While many state legislatures, including New Jersey, debate whether marijuana
should be legalized, law enforcement officers continue to arrest individuals
for possession of the substance and for owning drug paraphernalia. Many
of those arrested are teenagers or young adults.
For example, in a recent police blotter in a local Morristown, New Jersey
paper, those arrested for alleged possession of less than 50 grams of
marijuana included one 18-year old, two 19-year olds, one 21-year old
(the oldest of those arrested) and one youth as young as 13-years old.
Though this concern only a few separate instances, a large number of drug
arrests involve youth who are likely harming no one but themselves. Yet
we are still speaking about teenagers or individuals that are barely adults
while facing significant criminal sentences for drug possession.
Jail time probably will do little to alleviate this problem. Instead, what
these youth require is legal assistance, advice and access to resources
for help with possible substance abuse issues.
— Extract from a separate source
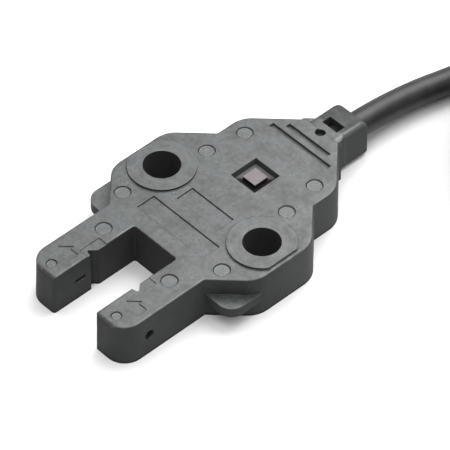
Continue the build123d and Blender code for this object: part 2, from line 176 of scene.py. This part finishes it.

If help is provided, these young people are much less likely to be arrested
in the future. Lawyers that have worked with such reported drug offenders
in the past can provide advice and resources for young people that may
be struggling with any variety of issues.
Young people will continue partaking in activities that involve drugs and
alcohol. Though there decision making may not always be sound, few would
suggest that incarceration for these youth will make their situations better.
Each drug arrest is unique, and drug offenders should not be tried in court
according to an assembly line basis.